After 5 years, you'll have an extra $1M in savings, and you can safely pay yourself 4% or $40k each year in perpetuity without doing any work.

This is also a really extreme version of the prisoners dilemma. In the standard formula, there are 2 prisoners, so it's somewhat practical to not defect, but there are hundreds of thousands of qualified candidates for working at Meta in these roles, so your personal decision to defect or not has likely no effect on the ultimate outcome. I.e. for the second option to work, you actually need to organize a unified labor movement with no defectors, which is probably impossible.

>After 5 years, you'll have an extra $1M in savings, and you can safely pay yourself 4% or $40k each year in perpetuity without doing any work.

The only way this could be remotely true on a 400k salary is by saving +80% of take home pay. After taxes that's only 40k/yr to live on.

In a HCOL area. This doesn't even touch on the fact that tenure at most tech places is well below 5y, especially at Meta.

Those are easy choices, but unrealistic. Its also not like offer packages are a click away from showing into your email inbox, they are excruciating and highly random.

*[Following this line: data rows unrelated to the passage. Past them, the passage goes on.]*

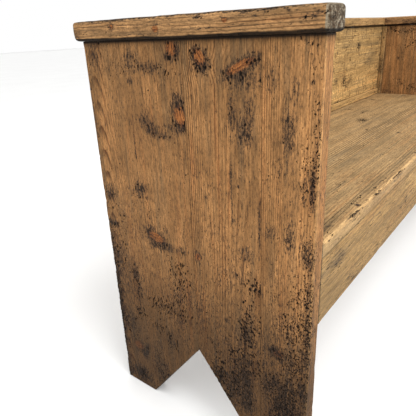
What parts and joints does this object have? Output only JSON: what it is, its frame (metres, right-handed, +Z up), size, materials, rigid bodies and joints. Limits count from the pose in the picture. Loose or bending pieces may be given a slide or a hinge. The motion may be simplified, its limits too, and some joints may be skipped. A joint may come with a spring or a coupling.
{
  "type": "church pew",
  "caption": "Plain pine church pew: plank ends with V-notched feet, rounded caps, low boarded back with a rail cap, plank seat over a deep front apron.",
  "frame": {"origin": "on the floor, at the centre of the bounding box: half way along the pew and half way from front to back of the caps", "axes": "+X runs along the pew, +Y points to its back, +Z is up; a sitter faces -Y"},
  "size_m": [1.628, 0.466, 0.778],
  "materials": {
    "end_board": "waxed reclaimed pine, vertical grain, knots and worm holes",
    "cap_wood": "waxed reclaimed pine, worn arrises, weathered end grain",
    "back_board": "waxed reclaimed pine, saw marks and pits",
    "strip_wood": "waxed pine strip",
    "seat_board": "greyish worn pine, grain along the seat",
    "apron_wood": "waxed reclaimed pine, grain along the pew",
    "frame_wood": "bare sawn pine",
    "dowel_wood": "plain beech dowel",
    "nail_iron": "dark rusted iron nail",
    "screw_steel": "dulled steel wood screw"
  },
  "bodies": {
    "root": {"left_end_rear_board": "end_board", "left_end_middle_board": "end_board", "left_end_front_board": "end_board", "right_end_rear_board": "end_board", "right_end_middle_board": "end_board", "right_end_front_board": "end_board", "left_end_cap": "cap_wood", "right_end_cap": "cap_wood", "back_rail_cap": "cap_wood", "back_upper_board": "back_board", "back_lower_board": "back_board", "back_base_strip": "strip_wood", "left_corner_strip": "strip_wood", "right_corner_strip": "strip_wood", "seat_front_board": "seat_board", "seat_rear_board": "seat_board", "front_apron": "apron_wood", "rear_rail": "frame_wood", "left_back_cleat": "frame_wood", "right_back_cleat": "frame_wood", "back_centre_batten": "frame_wood", "left_seat_bearer": "frame_wood", "right_seat_bearer": "frame_wood", "centre_seat_bearer": "frame_wood", "left_front_block": "frame_wood", "right_front_block": "frame_wood", "left_rear_block": "frame_wood", "right_rear_block": "frame_wood", "left_end_dowels": "dowel_wood", "right_end_dowels": "dowel_wood", "cap_nails": "nail_iron", "seat_nails": "nail_iron", "back_nails": "nail_iron", "strip_pins": "nail_iron", "bearer_screws": "screw_steel", "cleat_screws": "screw_steel"}
  },
  "joints": []
}
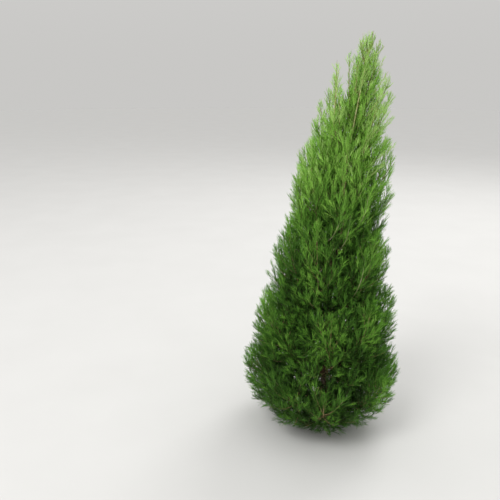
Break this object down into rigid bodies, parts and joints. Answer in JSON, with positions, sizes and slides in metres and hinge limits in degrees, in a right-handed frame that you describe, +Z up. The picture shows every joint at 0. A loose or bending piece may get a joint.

More realistic choices are: - $400k/yr for 5 years followed by a layoff, with the possibility that the thing you've helped Meta build rolls out everywhere, and there are next to no job opportunities

or

- 150k/year for 3 years followed by being laid off due to runway ending, Meta out-competing your company, or whatever. Despite you not helping build the thing meant to replace you, it still got built.